A cubierto, que llega la BaNalvidad
>> jueves, 25 de noviembre de 2010
En breve empezarán a bombardearnos con tintineos, guirnaldas, luces de colores y programas benéficos, lava-conciencias y engañabobos; las ciudades se llenarán de árboles y belenes y los belenes de borregos, que es lo que somos. Y por si a alguien el término borrego le retumba demasiado en el pabellón auditivo de su ego e ignorancia, lo dejaremos en… aborregados acólitos de una alegoría. Aunque pensándolo bien, mis disculpas para los borregos, sería como insultarles llamándoles humanos en sus caritas peludas.
Este año estoy haciendo todo lo posible para trabajar en Navidad. No tengo ganas de brindar porque una tradición estúpida diga que hay algo que celebrar. No quiero beber champán hasta vaciar la botella para dejar de sentir los pellizcos de los recuerdos en mis tobillos reclamando atención. Prefiero darle a otra persona que sí quiera celebrarlo la posibilidad y satisfacción de hacerlo, prefiero pasar esas horas y días ponzoñosos a solas con mi infestada soledad, sin convertirlo en una epidemia familiar.
Así que mientras el olor de esa cena anual se filtra al resto de la casa cada vez que se abre la puerta de la cocina yo prepararé mi mochila y me vestiré para la ocasión.

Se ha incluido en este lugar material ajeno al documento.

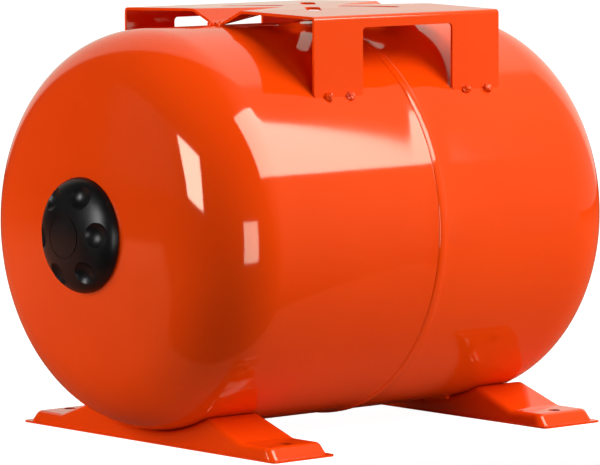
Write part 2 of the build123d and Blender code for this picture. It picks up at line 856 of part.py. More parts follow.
# Stub: G1 male, passed through the flange from behind, its pilot in the flange's hole, and welded
# round in the relief behind the thread
stub_face = flange_front + flange_dome_rise
stub_relief_radius = stub_radius - stub_relief_depth
thread_start = stub_face + stub_weld_leg + stub_relief_gap
with BuildPart() as inlet_stub:
    shoulder_face = flange_back + flange_dome_rise
    turn(
        (shoulder_face - stub_shoulder_thickness, stub_bore_radius),
        (stub_end, stub_bore_radius),
        (stub_end, stub_radius - stub_chamfer),
        (stub_end - stub_chamfer, stub_radius),
        (thread_start, stub_radius),
        (thread_start, stub_relief_radius),
        (stub_face, stub_relief_radius),
        (stub_face, stub_pilot_radius),
        (shoulder_face, stub_pilot_radius),
        (shoulder_face, stub_shoulder_radius),
        (shoulder_face - stub_shoulder_thickness, stub_shoulder_radius),
    )
inlet_stub.part.label = "inlet_stub"
export_step(inlet_stub.part, "parts/inlet_stub.step")

with BuildPart() as stub_weld:
    turn(
        (stub_face, stub_relief_radius),
        (stub_face + stub_weld_leg, stub_relief_radius),
        (stub_face, stub_pilot_radius + stub_weld_cover),
    )
stub_weld.part.label = "stub_weld"
export_step(stub_weld.part, "parts/stub_weld.step")

# Flange bolts: hexagon heads with a collar
with BuildPart() as flange_bolts:
    with BuildSketch(bolt_plane(flange_front)):
        with Locations(*bolt_spots):
            Circle(bolt_radius)
    extrude(amount=-bolt_grip)
    with BuildSketch(bolt_plane(flange_front)):
        with Locations(*bolt_spots):
            Circle(bolt_flange_radius)
    extrude(amount=bolt_flange_thickness)
    with BuildSketch(bolt_plane(flange_front + bolt_flange_thickness)):
        with Locations(*bolt_spots):
            RegularPolygon(bolt_head_across_flats / 2, 6, major_radius=False)
    extrude(amount=bolt_head_height - bolt_flange_thickness)
    head_faces = flange_bolts.faces().filter_by(Axis.X).group_by(Axis.X)[-1]
    fillet(head_faces.edges(), radius=bolt_head_round)
flange_bolts.part.label = "flange_bolts"
export_step(flange_bolts.part, "parts/flange_bolts.step")
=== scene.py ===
import json
import math

import bmesh
import bpy
from mathutils import Matrix, Vector, noise


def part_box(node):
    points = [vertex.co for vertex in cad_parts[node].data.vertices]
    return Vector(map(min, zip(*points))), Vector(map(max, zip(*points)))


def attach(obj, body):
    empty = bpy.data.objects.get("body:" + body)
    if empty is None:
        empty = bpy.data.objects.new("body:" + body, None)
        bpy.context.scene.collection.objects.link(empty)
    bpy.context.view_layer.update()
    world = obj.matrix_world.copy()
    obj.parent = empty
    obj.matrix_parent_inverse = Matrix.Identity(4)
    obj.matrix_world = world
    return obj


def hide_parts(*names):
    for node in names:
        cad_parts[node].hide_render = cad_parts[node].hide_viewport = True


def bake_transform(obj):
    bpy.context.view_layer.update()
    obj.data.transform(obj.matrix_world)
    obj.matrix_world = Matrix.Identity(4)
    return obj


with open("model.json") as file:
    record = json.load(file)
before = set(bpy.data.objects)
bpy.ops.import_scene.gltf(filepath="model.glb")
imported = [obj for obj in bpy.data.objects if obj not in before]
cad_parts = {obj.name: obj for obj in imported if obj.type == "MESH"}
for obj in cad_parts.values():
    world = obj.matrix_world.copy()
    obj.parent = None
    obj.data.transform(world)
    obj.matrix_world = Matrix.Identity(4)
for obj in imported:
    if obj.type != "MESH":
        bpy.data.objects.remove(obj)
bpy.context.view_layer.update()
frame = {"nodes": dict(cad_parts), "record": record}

bl_info = {
    "name": "Horizontal bladder tank",
    "version": (1, 0, 0),
    "blender": (4, 5, 0),
    "location": "View3D > Sidebar > Bladder tank",
    "description": "Dresses a horizontal bladder tank and sets it in a pale studio",
    "category": "Object",
}

MM = 0.001
TANK_BODY = "tank"

WHITE = (1.0, 1.0, 1.0, 1)

# Enamel: its refraction and the tint of its gloss
ENAMEL_IOR = 1.5
ENAMEL_GLOSS_TINT = (1.0, 0.93, 0.72, 1.0)

# Points along one face of a cup, and how much they crowd towards the weld
WALL_STEPS = 60
KNUCKLE_STEPS = 40
CROWN_STEPS = 28
WALL_CROWDING = 1.6

# Girth bead: points across, facets round, fullness of its crown, where its toe meets the risen
# rim, and how far its ripples are sunk
BEAD_STEPS = 16
BEAD_FACETS = 720
BEAD_FULLNESS = 0.75
TOE_SHARE = 0.6
RIPPLE_SINK = 0.6

# Tack welds: how many times finer the small lumps are
FINE_LUMPS = 2.1

# Stub: points along the thread, facets round, share of the pitch that is flat, and slack when
# the crest is picked
THREAD_STEPS = 118
STUB_FACETS = 96
THREAD_FLAT = 0.12
SLACK = 0.01 * MM

# Floor: two points of its front edge, its grey, and the warm tone that it has in the enamel
FLOOR_EDGE = ((-0.600, 0.153, 0.0), (0.230, -0.402, 0.0))
FLOOR_GREY = (0.5, 0.5, 0.5, 1)
FLOOR_IN_ENAMEL = (0.55, 0.19, 0.12, 1)

# Room: its tone, and each glow's direction, where it starts, where it is full and its strength
ROOM_TONE = (1.0, 0.96, 0.82, 1)
BACKDROP = ((0.604, 0.631, 0.487), 0.74, 0.80, 0.72)
WATER_END_WALL = ((0.90, -0.24, 0.36), 0.5, 0.9, 0.42)

# The point that the camera looks at
CAMERA_TARGET = Vector((-10.4 * MM, 0.0, 137.7 * MM))

# Name, azimuth and elevation from the tank, turn about its own middle, distance, size, radiance,
# whether it lights and whether it is mirrored. The fill lights softly from beside the left lamp.
SOFTBOXES = (
    ("softbox_left", -81.9, 17.8, -3.1, 1.274, 0.402, 0.489, 13.0, False, True),
    ("softbox_fill", -116.0, 17.0, 0.0, 1.600, 0.800, 0.800, 7.0, True, False),
    ("softbox_low", -14.2, -3.8, 1.6, 2.609, 0.883, 0.935, 6.0, True, True),
    ("softbox_key", 30.4, 43.5, -9.8, 1.950, 1.148, 1.209, 7.7, True, True),
)


def span(node):
    """Lowest and highest corner of a CAD node at rest, as vectors."""
    low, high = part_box(node)
    return Vector(low), Vector(high)


FRONT_LOW, FRONT_HIGH = span("front_shell")
REAR_HIGH = span("rear_shell")[1]
BEAD_LOW, BEAD_HIGH = span("girth_weld")
STUB_LOW, STUB_HIGH = span("inlet_stub")
FLANGE_HIGH = span("counter_flange")[1]
TACKS_LOW, TACKS_HIGH = span("bracket_welds")
AXIS_HEIGHT = (BEAD_HIGH.z + BEAD_LOW.z) / 2
TANK_RADIUS = FRONT_HIGH.z - AXIS_HEIGHT
AXIS_POINT = Vector((0.0, 0.0, AXIS_HEIGHT))


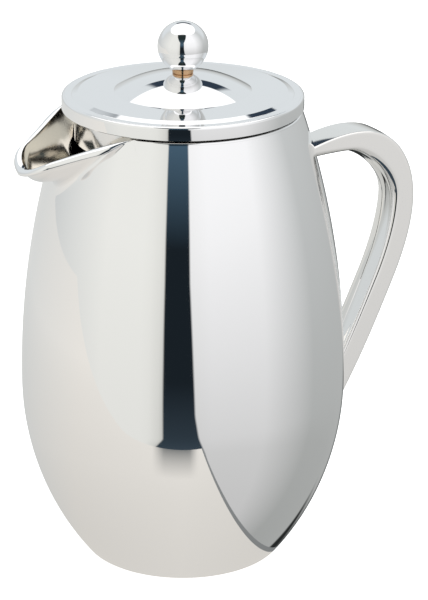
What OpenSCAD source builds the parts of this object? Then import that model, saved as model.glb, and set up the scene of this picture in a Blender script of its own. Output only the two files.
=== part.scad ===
// Double-walled stainless steel french press: an egg-shaped pot with a straight inner liner,
// a V spout, a hollow handle of two half shells, and a domed lid that carries the plunger.
// Units are millimetres. +Z is up, the origin is the middle of the foot, +X points to the handle.
// Stored with the lid on and the plunger pressed right down.

/* [Pot] */
// Height of the pot's rim above the foot
rim_h = 209; // [170:1:255]
// Largest diameter of the egg-shaped outer shell
belly_d = 147; // [122:1:180]
// Height of that largest diameter
belly_h = 81.6; // [68:0.1:98]
// How far the rim's edge lies inside the belly, seen from above
rim_in = 21.1; // [17:0.1:25]
// How far the foot lies inside the belly, seen from above
foot_in = 28.9; // [24:0.1:34]
// Thickness of the outer shell's sheet
shell_wall = 1; // [0.8:0.1:1.6]
// Radius between the foot and the side of the shell
foot_round = 4; // [2:0.5:6]
// Width of the flat ring between the base plate and that radius
foot_land = 4.6; // [3:0.1:8]
// Thickness of the base plate
base_t = 1; // [0.8:0.1:2]

/* [Liner] */
// Width of the rim, from the bore that the plunger runs in to the shell
rim_land = 3.4; // [2.5:0.1:8]
// Thickness of the liner's sheet
liner_wall = 0.8; // [0.6:0.1:1.4]
// Height of the liner's inner floor
floor_h = 14; // [11:1:24]
// Radius between the liner's floor and its side
floor_round = 10; // [4:1:16]
// Thickness of the rim that closes the gap between the two walls
rim_t = 1; // [0.8:0.1:2]

/* [Spout] */
// How far the tip of the spout stands out from the rim
spout_out = 26.1; // [21:0.1:32]
// Depth of the lip's tip below the rim
tip_drop = 18.5; // [15:0.5:22]
// Half the width between the two front corners of the lip
corner_w = 15.9; // [13:0.1:20]
// Depth of those corners below the rim
corner_drop = 12; // [9:0.5:14]
// Half the width of the mouth, as a part of the rim's radius
mouth_part = 0.69; // [0.6:0.01:0.75]
// Depth of the spout's underside below the rim
keel_drop = 25; // [21:0.5:30]
// Thickness of the spout's sheet
spout_wall = 1.2; // [0.8:0.1:2]

/* [Handle] */
// Full width of the handle
grip_w = 17; // [14:0.5:24]
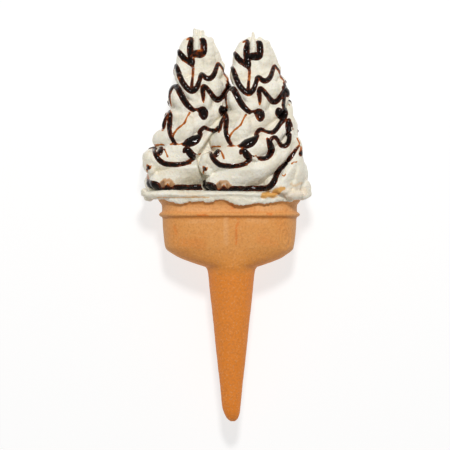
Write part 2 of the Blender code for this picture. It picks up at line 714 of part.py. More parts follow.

Cambiaré la mesa del salón por la mesa de trabajo, el opíparo banquete por un par de sándwiches y el champán por café. Me iré antes de los semáforos en ámbar y caminaré por las calles atestadas de luciérnagas navideñas parapetada tras capas de GORE-TEX® y probablemente un paraguas. Me sentaré en el trabajo y veré como todos se van a sus casas sonrientes bajo sus bufandas e intentaré pensar que estoy haciendo algo útil mientras velo madrugadas.